Сводку Информбюро о бессмертно-героической обороне Севастополя и результатах ее мы выслушали в тяжелом молчании, некоторые сдержанно плакали. Горько было на душе.
Мелкими группами прорывались к нам через вражеские заслоны моряки — уцелевшие защитники города.
Ночью у костра мы перезнакомились с ними. Кто-то из них тихо запел:
Раскинулось Черное море,
Лишь волны бушуют вдали,
Огромно народное горе, —
Враги в Севастополь вошли…
Тишина, тишина. Тревожными взглядами смотрим на маленький радиоприемник, который приносил свежие обнадеживающие слова. А теперь? Немецкие танки катятся к Ростову.
Мое усталое сердце не выдержало. Главный врач крымского леса — Полина Васильевна Михайленко — чуть ли не силой заставила сдать отряды под командование Георгия Северского и уложила меня в санитарную землянку очень близкого мне Бахчисарайского отряда.
Македонский ко мне внимателен, тактичен… Конечно, Михаил Андреевич тяжело переживает падение Севастополя. Увидел я его как-то одиноко сидящим на сваленном бревне и во все глаза глядящим на запад, где почти девять месяцев не стихал бой, он как бы вещал нам: «Севастополь жив!» А теперь лишь кричат одни кукушки, годы кому-то насчитывая. И столько в глазах его было ожидания, что казалось, вот-вот снова заговорит фронт, Михаил Андреевич крикнет на весь лес: «Жив родной город, бьется!..»

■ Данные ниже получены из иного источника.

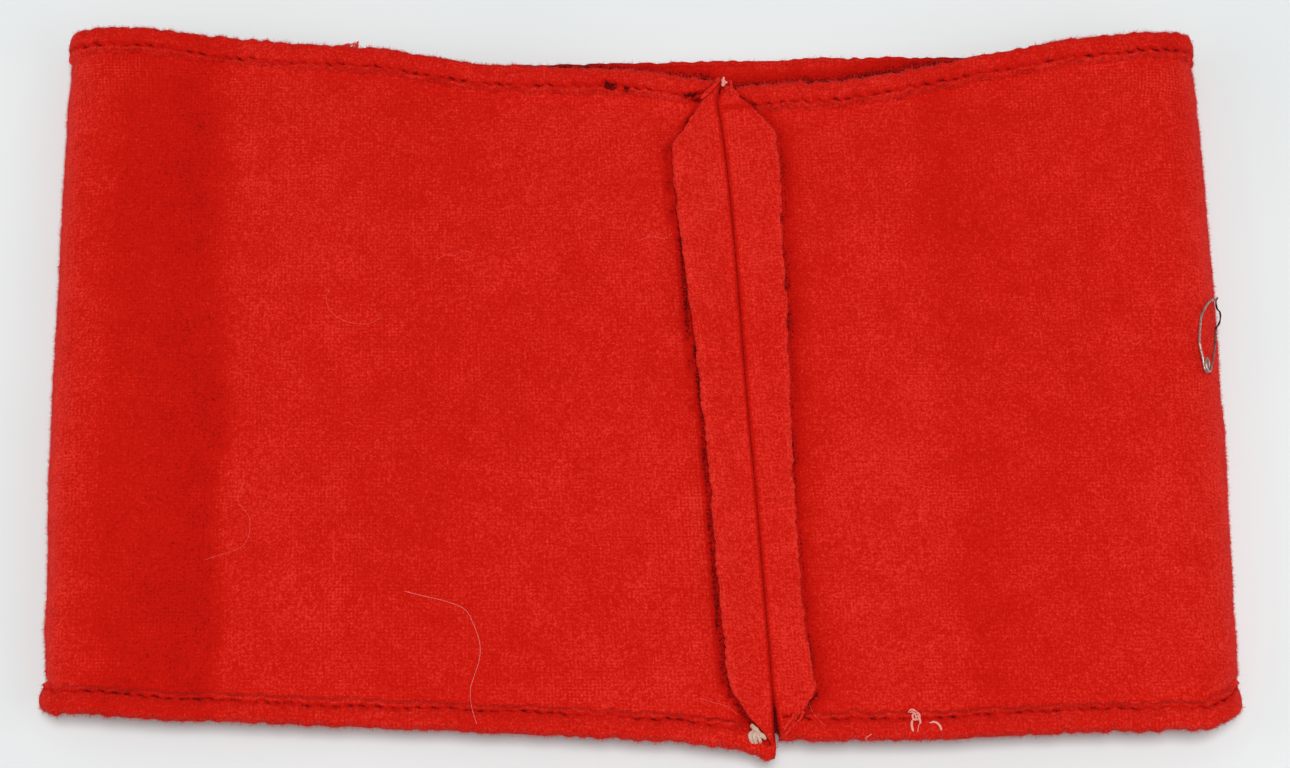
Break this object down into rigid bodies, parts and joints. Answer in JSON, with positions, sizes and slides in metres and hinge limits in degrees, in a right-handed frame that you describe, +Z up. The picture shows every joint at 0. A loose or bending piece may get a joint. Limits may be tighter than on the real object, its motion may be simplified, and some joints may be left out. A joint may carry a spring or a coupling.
{
  "type": "cloth armband",
  "caption": "Wide loop of heavy red wool cloth with turned hems and an open seam on its outer side, lying flattened, with a small safety pin caught at one fold.",
  "frame": {"origin": "the flat underside of the band, near the middle of the flattened loop", "axes": "+X along the flattened loop's long side, +Y along the arm the band is worn on, towards the picture's top, +Z up from the surface it lies on"},
  "size_m": [0.1879, 0.1199, 0.0109],
  "materials": {
    "wool": "matt felted wool with a short nap",
    "pin_steel": "dull steel wire with rust"
  },
  "bodies": {
    "root": {"band": "wool", "top_hem": "wool", "bottom_hem": "wool", "seam_allowance_left": "wool", "seam_allowance_right": "wool", "safety_pin": "pin_steel"}
  },
  "joints": []
}
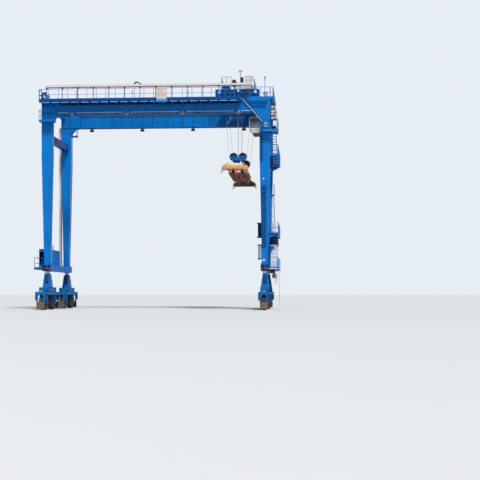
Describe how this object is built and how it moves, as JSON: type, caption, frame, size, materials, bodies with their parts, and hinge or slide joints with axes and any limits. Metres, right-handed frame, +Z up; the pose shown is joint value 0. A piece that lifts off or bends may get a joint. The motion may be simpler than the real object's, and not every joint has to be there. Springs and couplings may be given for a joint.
{
  "type": "rubber tyred gantry crane",
  "caption": "Blue rubber tyred gantry crane with a travelling trolley, hanging cabin, rope-hung spreader and swivelling wheel bogies",
  "frame": {"origin": "on the ground, in the middle of the four corners of the bounding box's underside", "axes": "X along the span to the right, Y along the driving direction to the rear, Z up"},
  "size_m": [26.39, 12.285, 25.5003],
  "materials": {
    "blue_paint": "semi-gloss sea-blue paint, weathered",
    "white_paint": "white paint, satin",
    "beige_paint": "beige paint, satin",
    "yellow_paint": "worn orange-yellow paint",
    "red_paint": "red machinery paint",
    "galvanised": "hot-dip galvanised, dull",
    "dark_steel": "dark greased steel",
    "chain_plastic": "black plastic",
    "tyre_rubber": "dusty black rubber",
    "pane_glass": "tinted clear pane"
  },
  "bodies": {
    "gantry": {"front_girder": "blue_paint", "rear_girder": "blue_paint", "front_left_leg": "blue_paint", "rear_left_leg": "blue_paint", "front_right_leg": "blue_paint", "rear_right_leg": "blue_paint", "sill_beams": "blue_paint", "tie_beams": "blue_paint", "slewing_rings": "white_paint", "trolley_rails": "dark_steel", "walkways": "blue_paint", "walkway_handrails": "blue_paint", "end_platforms": "blue_paint", "end_handrails": "blue_paint", "cable_tray": "galvanised", "cable_chain": "chain_plastic", "walkway_cabinet": "beige_paint", "floodlights": "galvanised", "leg_platforms": "blue_paint", "leg_handrails": "blue_paint", "stair_stringers": "blue_paint", "stair_treads": "galvanised", "ladders": "blue_paint", "sill_platforms": "blue_paint", "electrical_house": "white_paint", "resistor_box": "dark_steel", "power_pack": "blue_paint", "leg_boxes": "white_paint"},
    "trolley": {"trolley_frame": "blue_paint", "trolley_wheels": "dark_steel", "hoist_drums": "dark_steel", "hoist_drive": "red_paint", "trolley_handrails": "blue_paint", "trolley_cabinet": "white_paint", "trolley_mast": "dark_steel", "operator_cabin": "blue_paint", "cabin_windows": "pane_glass", "hoist_ropes": "dark_steel"},
    "hoist": {"headblock": "blue_paint", "headblock_sheaves": "dark_steel", "spreader_frame": "blue_paint"},
    "front_beam": {"front_spreader_beam": "yellow_paint"},
    "rear_beam": {"rear_spreader_beam": "yellow_paint"},
    "front_left_guide_body": {"front_left_guide": "yellow_paint"},
    "front_left_bogie_body": {"front_left_bogie": "blue_paint"},
    "front_left_outer_wheel_body": {"front_left_outer_wheel": "tyre_rubber"},
    "front_left_inner_wheel_body": {"front_left_inner_wheel": "tyre_rubber"},
    "front_right_guide_body": {"front_right_guide": "yellow_paint"},
    "front_right_bogie_body": {"front_right_bogie": "blue_paint"},
    "front_right_outer_wheel_body": {"front_right_outer_wheel": "tyre_rubber"},
    "front_right_inner_wheel_body": {"front_right_inner_wheel": "tyre_rubber"},
    "rear_left_guide_body": {"rear_left_guide": "yellow_paint"},
    "rear_left_bogie_body": {"rear_left_bogie": "blue_paint"},
    "rear_left_outer_wheel_body": {"rear_left_outer_wheel": "tyre_rubber"},
    "rear_left_inner_wheel_body": {"rear_left_inner_wheel": "tyre_rubber"},
    "rear_right_guide_body": {"rear_right_guide": "yellow_paint"},
    "rear_right_bogie_body": {"rear_right_bogie": "blue_paint"},
    "rear_right_outer_wheel_body": {"rear_right_outer_wheel": "tyre_rubber"},
    "rear_right_inner_wheel_body": {"rear_right_inner_wheel": "tyre_rubber"}
  },
  "joints": [
    {"name": "trolley_travel", "type": "slide", "parent": "gantry", "child": "trolley", "axis": [1, 0, 0], "range_m": [-17.9, 0.3]},
    {"name": "hoisting", "type": "slide", "parent": "trolley", "child": "hoist", "axis": [0, 0, 1], "range_m": [-11.6, 4], "deforming": ["hoist_ropes"]},
    {"name": "front_telescope", "type": "slide", "parent": "hoist", "child": "front_beam", "axis": [0, 1, 0], "range_m": [0, 3.05]},
    {"name": "rear_telescope", "type": "slide", "parent": "hoist", "child": "rear_beam", "axis": [0, -1, 0], "range_m": [0, 3.05]},
    {"name": "front_left_guide_swing", "type": "hinge", "parent": "front_beam", "child": "front_left_guide_body", "pos_m": [7.4755, -5.9925, 14.73], "axis": [0, 1, 0], "range_deg": [0, 170]},
    {"name": "front_right_guide_swing", "type": "hinge", "parent": "front_beam", "child": "front_right_guide_body", "pos_m": [10.1045, -5.9925, 14.73], "axis": [0, -1, 0], "range_deg": [0, 170]},
    {"name": "rear_left_guide_swing", "type": "hinge", "parent": "rear_beam", "child": "rear_left_guide_body", "pos_m": [7.4755, 5.9925, 14.73], "axis": [0, 1, 0], "range_deg": [0, 170]},
    {"name": "rear_right_guide_swing", "type": "hinge", "parent": "rear_beam", "child": "rear_right_guide_body", "pos_m": [10.1045, 5.9925, 14.73], "axis": [0, -1, 0], "range_deg": [0, 170]},
    {"name": "front_left_steering", "type": "hinge", "parent": "gantry", "child": "front_left_bogie_body", "pos_m": [-11.735, -3.2, 3.9], "axis": [0, 0, 1], "range_deg": [0, 90]},
    {"name": "front_left_outer_roll", "type": "hinge", "parent": "front_left_bogie_body", "child": "front_left_outer_wheel_body", "pos_m": [-11.735, -4.4, 0.875], "axis": [1, 0, 0], "continuous": true},
    {"name": "front_left_inner_roll", "type": "hinge", "parent": "front_left_bogie_body", "child": "front_left_inner_wheel_body", "pos_m": [-11.735, -2, 0.875], "axis": [1, 0, 0], "continuous": true},
    {"name": "front_right_steering", "type": "hinge", "parent": "gantry", "child": "front_right_bogie_body", "pos_m": [11.735, -3.2, 3.9], "axis": [0, 0, 1], "range_deg": [0, 90]},
    {"name": "front_right_outer_roll", "type": "hinge", "parent": "front_right_bogie_body", "child": "front_right_outer_wheel_body", "pos_m": [11.735, -4.4, 0.875], "axis": [1, 0, 0], "continuous": true},
    {"name": "front_right_inner_roll", "type": "hinge", "parent": "front_right_bogie_body", "child": "front_right_inner_wheel_body", "pos_m": [11.735, -2, 0.875], "axis": [1, 0, 0], "continuous": true},
    {"name": "rear_left_steering", "type": "hinge", "parent": "gantry", "child": "rear_left_bogie_body", "pos_m": [-11.735, 3.2, 3.9], "axis": [0, 0, 1], "range_deg": [0, 90]},
    {"name": "rear_left_outer_roll", "type": "hinge", "parent": "rear_left_bogie_body", "child": "rear_left_outer_wheel_body", "pos_m": [-11.735, 4.4, 0.875], "axis": [1, 0, 0], "continuous": true},
    {"name": "rear_left_inner_roll", "type": "hinge", "parent": "rear_left_bogie_body", "child": "rear_left_inner_wheel_body", "pos_m": [-11.735, 2, 0.875], "axis": [1, 0, 0], "continuous": true},
    {"name": "rear_right_steering", "type": "hinge", "parent": "gantry", "child": "rear_right_bogie_body", "pos_m": [11.735, 3.2, 3.9], "axis": [0, 0, 1], "range_deg": [0, 90]},
    {"name": "rear_right_outer_roll", "type": "hinge", "parent": "rear_right_bogie_body", "child": "rear_right_outer_wheel_body", "pos_m": [11.735, 4.4, 0.875], "axis": [1, 0, 0], "continuous": true},
    {"name": "rear_right_inner_roll", "type": "hinge", "parent": "rear_right_bogie_body", "child": "rear_right_inner_wheel_body", "pos_m": [11.735, 2, 0.875], "axis": [1, 0, 0], "continuous": true}
  ],
  "couplings": [
    {"joint": "rear_telescope", "follows": "front_telescope", "ratio": 1}
  ]
}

Тихо в крымских лесах, тихо в крымских селах. И в поверженном Севастополе— тишина. Лишь догорает то, что не догорело в дни штурма.
По разведданным и сами фашисты оглушены этой тишиной, как рыба подводным взрывом. Они рвались в Севастополь и под его стенами положили трехсоттысячную отборную армию фон Манштейна. Бывают пирровы победы — пострашнее иного поражения.